When we spoke I asked him: “Which is more scary having to remember all the lines, or the unscripted part when children come up onto the stage”? He responded: “I love it when we do the songsheet and get the kids up. I LOVE IT! The thing is, you never know what you’re going to get.
“I’ve been doing the songsheet scenes for a few years now and I think, touch wood, that everything that can happen, has happened. It’s a great moment in any pantomime because it is then that you find out if you have done your job well with the audience and, of course, the kids don’t lie – they tell it just how it is”.
“When you do pantos, do you follow the script or do you like to chuck in the occasional “curveball”? I asked next. “Well, I personally believe that the “curveball” is a good thing, it keeps people on their toes and checks that no-one has gone to sleep but only as long as you don’t harm the panto in any way. For me there are two types of gags – gags which are good for the panto, and gags where you are just being a bit over-the-top and making it all about you, really.
“We can’t ruin the disbelief for the kids because, for a lot of them, it will probably be the first time that they have been to the theatre”. There’s one question often put to pantomime performers; about spending Christmas away from their family. Pizzey is “thrilled to be back at Tunbridge Wells.
“My wife is from here, and we have family down here too, so it’s a nice easy Christmas for me. Although we live in Richmond, all of my wife’s family live in Cranbrook so it’s an easy journey. Last year my baby was only two months old when I went off to do pantomime in Mansfield and that was really hard”.
Joining Josh, Sarah and Chris in the pantomime are Hi-5’s Jenny Jones who, having played a dwarf when she was just seven years old, has now graduated to the title role of Snow White and Nick Wilton, known to millions as the market inspector Mr Lister from Eastenders, who will be almost unrecognisable in the enormous frocks and wigs that he will wear when he plays the hilariously over-the-top Nursie.
Heading the cast is an incredibly familiar face from television comedy, Janine Duvitski. Some of her many and varied credits include the part of Angela, which she created, in Mike Leigh’s Abigail’s Party, Jane Edwards in the series Waiting for God, Victor Meldrew’s neighbour Pippa Trench in One Foot in the Grave and, most recently, the enthusiastic middle-aged swinger Jacqueline Stewart at he Solana Hotel in Benidorm.
I began by commenting that she’s a wicked queen this year. “Oh yes, it’s good fun I think, playing a baddie. They really are some of the best parts and, although I haven’t done a panto for many years now, I am really looking forward to it. I get to be mean, and I love it when the children all boo at me.
“I was with my great-niece the other day and I started to do my Wicked Queen voice and she was just screaming, but I think they like being frightened like that.
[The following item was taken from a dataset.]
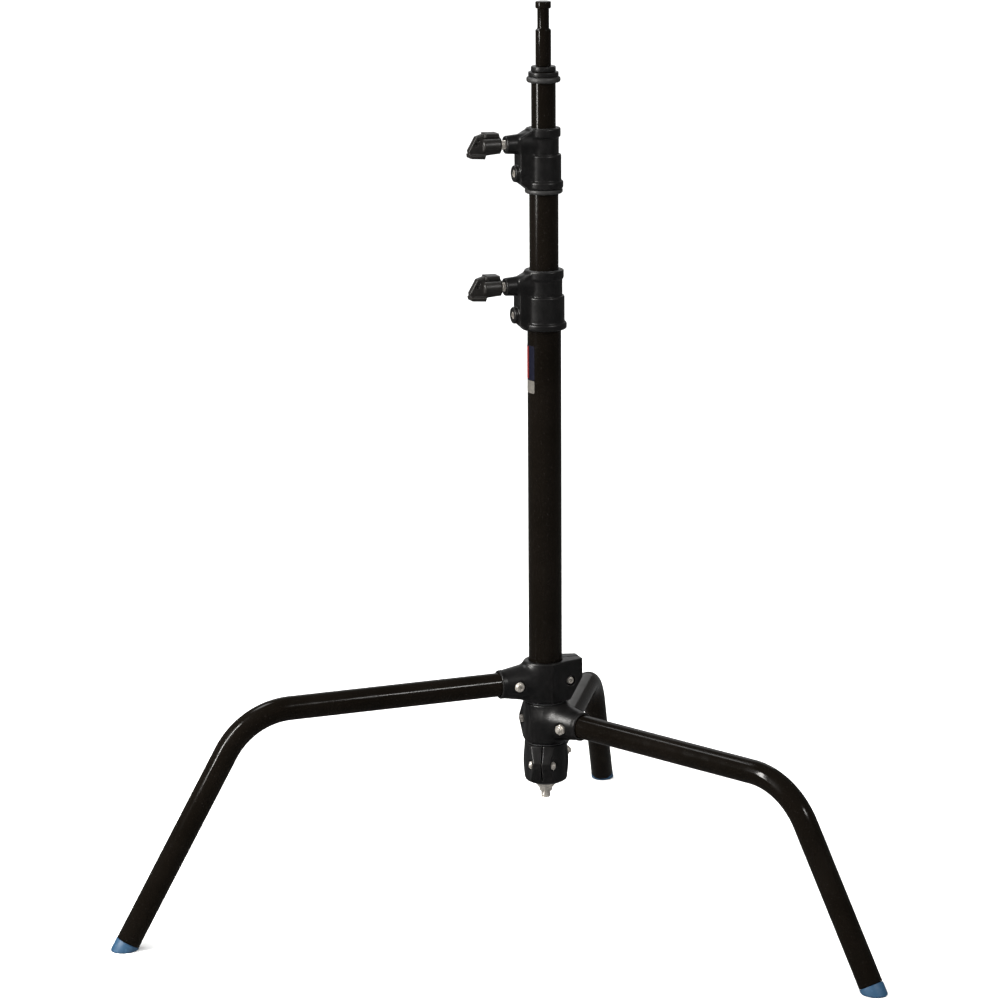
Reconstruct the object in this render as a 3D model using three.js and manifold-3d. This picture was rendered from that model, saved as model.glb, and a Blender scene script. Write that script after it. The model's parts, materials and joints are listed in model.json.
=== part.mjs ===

She is only three and I think it’s the slightly older ones that really get into it – but, of course, panto is good for all the ages”. “Are you looking forward to picking on poor Snow White”?, I asked. “Of course I am, she’s horrible – she’s very plain”!
“And do you prefer live theatre work to television”? “My husband is an actor as well, and he often talks about the “high” that you get at the end of a live performance” she replied. “He will often go for a drink after a show because, when it’s a good show that the audience have liked, you’re “up there” and, it’s a bit of a cliché, but you do actually feel like you’re flying at that point. I think that buzz, a feeling that you only really get with live theatre and especially with pantomime, is the reason we do it, and it’s something that you really get to enjoy.
“With TV you’re always just learning your lines and you’ll probably only actually do the scene once or twice and when it’s done, it’s done. With pantomime, because we have two shows most days and we’re on for over three weeks, you really get to play the part, you find different ways of doing things; you can really enjoy it and, to a certain extent, ‘live’ it. I’m really excited about it and I know we’re going to have so much fun at Tunbridge Wells this Christmas”.